━━━━━ Material to process ━━━━━
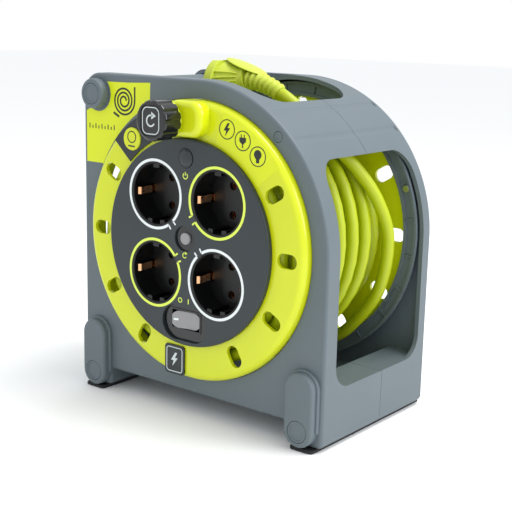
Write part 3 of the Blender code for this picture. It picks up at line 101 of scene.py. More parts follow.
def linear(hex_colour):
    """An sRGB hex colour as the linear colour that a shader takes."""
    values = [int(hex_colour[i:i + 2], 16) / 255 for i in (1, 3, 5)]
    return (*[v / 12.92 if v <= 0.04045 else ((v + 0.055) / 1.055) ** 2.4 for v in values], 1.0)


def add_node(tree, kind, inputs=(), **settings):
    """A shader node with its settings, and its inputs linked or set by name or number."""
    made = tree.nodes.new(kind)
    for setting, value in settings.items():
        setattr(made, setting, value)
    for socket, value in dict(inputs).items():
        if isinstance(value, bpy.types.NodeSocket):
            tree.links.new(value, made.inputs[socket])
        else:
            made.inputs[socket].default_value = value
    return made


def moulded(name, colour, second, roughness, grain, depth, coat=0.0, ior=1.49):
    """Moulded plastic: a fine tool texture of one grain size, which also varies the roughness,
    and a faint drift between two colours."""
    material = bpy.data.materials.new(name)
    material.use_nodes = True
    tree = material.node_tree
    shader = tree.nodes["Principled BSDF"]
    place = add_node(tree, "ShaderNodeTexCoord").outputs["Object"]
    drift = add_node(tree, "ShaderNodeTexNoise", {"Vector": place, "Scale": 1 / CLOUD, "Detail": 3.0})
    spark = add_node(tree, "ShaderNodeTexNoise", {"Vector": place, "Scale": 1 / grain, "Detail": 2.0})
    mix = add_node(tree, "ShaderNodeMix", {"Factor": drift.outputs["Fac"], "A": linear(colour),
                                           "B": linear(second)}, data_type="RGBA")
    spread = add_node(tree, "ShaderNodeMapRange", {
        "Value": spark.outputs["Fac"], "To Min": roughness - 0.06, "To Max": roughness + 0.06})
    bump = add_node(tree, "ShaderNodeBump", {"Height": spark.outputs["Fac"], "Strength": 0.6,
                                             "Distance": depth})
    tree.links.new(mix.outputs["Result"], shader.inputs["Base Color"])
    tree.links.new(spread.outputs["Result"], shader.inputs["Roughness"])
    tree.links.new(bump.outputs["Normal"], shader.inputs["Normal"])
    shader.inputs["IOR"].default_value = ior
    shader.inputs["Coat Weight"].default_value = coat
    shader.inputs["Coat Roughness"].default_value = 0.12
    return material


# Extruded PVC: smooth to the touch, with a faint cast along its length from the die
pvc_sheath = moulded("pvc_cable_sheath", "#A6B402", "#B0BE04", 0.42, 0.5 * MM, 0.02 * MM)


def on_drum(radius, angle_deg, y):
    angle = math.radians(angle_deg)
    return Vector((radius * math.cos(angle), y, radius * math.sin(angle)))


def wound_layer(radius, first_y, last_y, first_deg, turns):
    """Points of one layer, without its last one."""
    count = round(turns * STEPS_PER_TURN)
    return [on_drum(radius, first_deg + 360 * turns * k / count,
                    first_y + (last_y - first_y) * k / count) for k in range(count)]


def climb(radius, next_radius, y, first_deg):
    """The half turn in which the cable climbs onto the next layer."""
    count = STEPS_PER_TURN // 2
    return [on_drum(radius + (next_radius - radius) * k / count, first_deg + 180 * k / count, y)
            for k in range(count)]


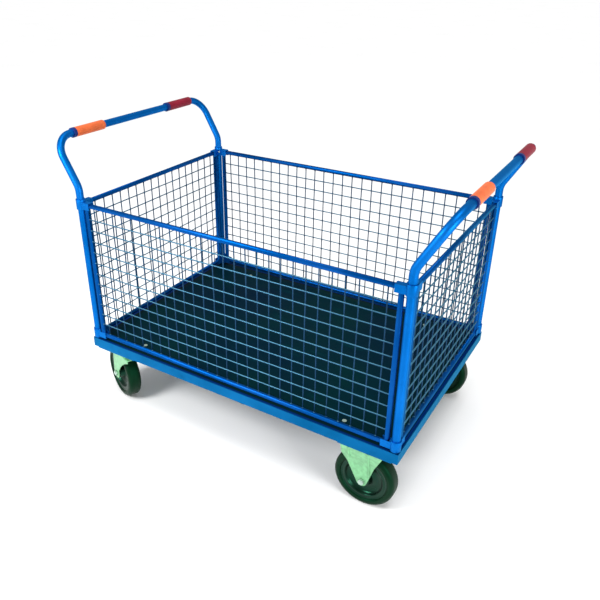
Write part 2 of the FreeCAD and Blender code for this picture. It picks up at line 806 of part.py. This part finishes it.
━━━━━
Stated goal → Figure out how many lines of the data above include "this", then give the number and nothing more.

Full response → 2